Outside of the Preston Model, reviving reforms also need to be made in public services, particularly transport. For a high street to flourish, or at the very least function, it needs to be accessible. Yet in huge swathes of the UK, where cuts have meant the withdrawal of local bus routes and the rising price of tickets, access has been increasingly denied. Reinstating and expanding public travel links, while extending initiatives like the freedom pass, which enables over-60s to travel for free, would be a big step forward.
Establishing rent caps to reign in unscrupulous landlords, appropriating derelict or unused properties into community trusts, and reforming business rates should also be part of any broader project to reanimate the high street. Easily implemented, they’re all eminently commonsensical. And when some retail goes, as it will, communities should consider what they want in its place - cafes, hairdressers, centres for learning and care.
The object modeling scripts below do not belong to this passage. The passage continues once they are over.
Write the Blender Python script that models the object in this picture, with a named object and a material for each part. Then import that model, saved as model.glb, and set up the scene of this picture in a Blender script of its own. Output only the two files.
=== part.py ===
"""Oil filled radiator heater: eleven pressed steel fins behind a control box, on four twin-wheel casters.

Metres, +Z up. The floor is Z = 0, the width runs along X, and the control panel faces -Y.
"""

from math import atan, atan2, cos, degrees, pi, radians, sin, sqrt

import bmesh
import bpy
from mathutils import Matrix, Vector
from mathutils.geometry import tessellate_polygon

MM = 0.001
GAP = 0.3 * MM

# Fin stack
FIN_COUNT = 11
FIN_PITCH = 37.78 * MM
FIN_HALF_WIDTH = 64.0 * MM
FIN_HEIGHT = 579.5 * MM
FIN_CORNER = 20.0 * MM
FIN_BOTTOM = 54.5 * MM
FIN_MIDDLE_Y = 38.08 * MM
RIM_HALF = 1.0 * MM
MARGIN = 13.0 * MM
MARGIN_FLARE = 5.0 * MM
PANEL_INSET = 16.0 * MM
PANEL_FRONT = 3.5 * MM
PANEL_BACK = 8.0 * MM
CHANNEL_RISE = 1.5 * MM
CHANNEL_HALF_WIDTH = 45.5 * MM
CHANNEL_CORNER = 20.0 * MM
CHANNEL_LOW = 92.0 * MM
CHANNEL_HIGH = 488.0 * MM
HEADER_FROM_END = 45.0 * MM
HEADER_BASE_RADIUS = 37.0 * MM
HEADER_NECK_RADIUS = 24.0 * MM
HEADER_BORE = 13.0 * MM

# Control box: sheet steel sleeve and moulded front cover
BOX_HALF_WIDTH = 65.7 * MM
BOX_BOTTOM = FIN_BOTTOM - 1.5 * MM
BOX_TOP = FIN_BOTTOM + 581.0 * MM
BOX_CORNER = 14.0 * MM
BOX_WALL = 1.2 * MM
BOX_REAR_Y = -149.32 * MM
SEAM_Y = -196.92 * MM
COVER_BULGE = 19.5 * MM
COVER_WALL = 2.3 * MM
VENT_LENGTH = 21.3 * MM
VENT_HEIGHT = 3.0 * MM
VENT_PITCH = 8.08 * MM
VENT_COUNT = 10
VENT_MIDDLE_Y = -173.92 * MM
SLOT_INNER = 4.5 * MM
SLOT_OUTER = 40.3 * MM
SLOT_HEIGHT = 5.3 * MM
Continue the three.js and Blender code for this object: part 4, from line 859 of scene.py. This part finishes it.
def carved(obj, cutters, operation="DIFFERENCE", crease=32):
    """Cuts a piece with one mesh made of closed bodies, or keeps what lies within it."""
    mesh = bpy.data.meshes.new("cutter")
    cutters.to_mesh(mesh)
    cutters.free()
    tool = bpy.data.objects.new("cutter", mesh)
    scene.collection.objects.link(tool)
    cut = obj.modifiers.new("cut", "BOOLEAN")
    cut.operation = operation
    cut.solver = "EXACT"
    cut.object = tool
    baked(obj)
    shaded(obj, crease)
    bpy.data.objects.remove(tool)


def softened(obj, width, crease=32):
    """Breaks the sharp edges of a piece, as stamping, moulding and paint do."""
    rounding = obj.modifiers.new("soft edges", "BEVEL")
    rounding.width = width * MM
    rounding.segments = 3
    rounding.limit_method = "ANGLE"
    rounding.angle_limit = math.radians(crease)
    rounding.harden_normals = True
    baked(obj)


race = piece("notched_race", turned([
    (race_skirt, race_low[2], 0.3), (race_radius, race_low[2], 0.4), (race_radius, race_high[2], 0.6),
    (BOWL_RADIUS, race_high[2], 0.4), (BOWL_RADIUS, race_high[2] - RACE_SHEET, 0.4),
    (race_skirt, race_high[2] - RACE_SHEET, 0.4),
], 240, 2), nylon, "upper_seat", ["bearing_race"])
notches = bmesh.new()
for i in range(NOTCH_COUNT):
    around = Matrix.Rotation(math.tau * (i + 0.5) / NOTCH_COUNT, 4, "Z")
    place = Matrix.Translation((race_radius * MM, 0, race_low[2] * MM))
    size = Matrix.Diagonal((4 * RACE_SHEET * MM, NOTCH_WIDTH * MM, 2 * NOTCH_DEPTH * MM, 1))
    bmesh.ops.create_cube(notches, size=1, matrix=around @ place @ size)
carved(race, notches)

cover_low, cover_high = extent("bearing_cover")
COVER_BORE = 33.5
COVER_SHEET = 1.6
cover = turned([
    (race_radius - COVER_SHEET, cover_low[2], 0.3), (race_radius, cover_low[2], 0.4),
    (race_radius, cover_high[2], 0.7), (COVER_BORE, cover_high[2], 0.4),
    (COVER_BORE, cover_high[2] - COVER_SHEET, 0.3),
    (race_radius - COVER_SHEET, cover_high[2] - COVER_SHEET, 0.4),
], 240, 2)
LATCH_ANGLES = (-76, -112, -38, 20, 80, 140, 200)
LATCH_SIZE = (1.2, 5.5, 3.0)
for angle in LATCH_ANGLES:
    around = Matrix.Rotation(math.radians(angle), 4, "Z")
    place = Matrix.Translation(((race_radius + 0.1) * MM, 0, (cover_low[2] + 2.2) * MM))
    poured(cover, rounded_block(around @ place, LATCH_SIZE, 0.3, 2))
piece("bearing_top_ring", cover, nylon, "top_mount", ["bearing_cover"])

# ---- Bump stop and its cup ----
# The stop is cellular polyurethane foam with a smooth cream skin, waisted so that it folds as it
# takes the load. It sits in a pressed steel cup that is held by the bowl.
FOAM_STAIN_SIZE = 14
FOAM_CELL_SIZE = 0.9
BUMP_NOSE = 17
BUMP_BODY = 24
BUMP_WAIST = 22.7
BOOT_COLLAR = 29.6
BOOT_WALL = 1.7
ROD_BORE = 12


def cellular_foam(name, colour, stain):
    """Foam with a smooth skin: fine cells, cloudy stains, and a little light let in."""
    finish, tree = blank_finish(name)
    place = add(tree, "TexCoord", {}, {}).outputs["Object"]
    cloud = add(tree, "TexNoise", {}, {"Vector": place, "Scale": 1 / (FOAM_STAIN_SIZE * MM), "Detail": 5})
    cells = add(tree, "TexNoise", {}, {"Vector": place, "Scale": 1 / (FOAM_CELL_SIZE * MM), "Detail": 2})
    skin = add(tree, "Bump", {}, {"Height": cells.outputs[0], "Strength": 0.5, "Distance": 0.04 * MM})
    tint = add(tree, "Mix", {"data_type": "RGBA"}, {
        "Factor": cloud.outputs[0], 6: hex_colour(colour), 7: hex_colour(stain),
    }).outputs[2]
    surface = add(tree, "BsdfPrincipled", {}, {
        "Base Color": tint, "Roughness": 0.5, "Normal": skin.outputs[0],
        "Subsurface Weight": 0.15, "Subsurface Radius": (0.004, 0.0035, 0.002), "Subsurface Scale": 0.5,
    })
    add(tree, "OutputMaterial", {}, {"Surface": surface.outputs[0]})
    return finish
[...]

Change should be guided by society’s needs, not the market’s.
Taking control
Looking ahead, we should recognise that it’s impossible to completely insulate local markets from globalisation, COVID remains at large, and Amazon, evidently, is not going anywhere. But instead of continuing with the market at the wheel, communities must take control. We need conditions in which local development is encouraged, where jobs are locally and sustainably made, not lost - the Preston Model has proven it’s feasible, even on a shoestring. Failing to act is to choose a high street of pawnbrokers and gambling shops, of insecure, low-wage work, that degrades the environment. Is it too much to ask for something more?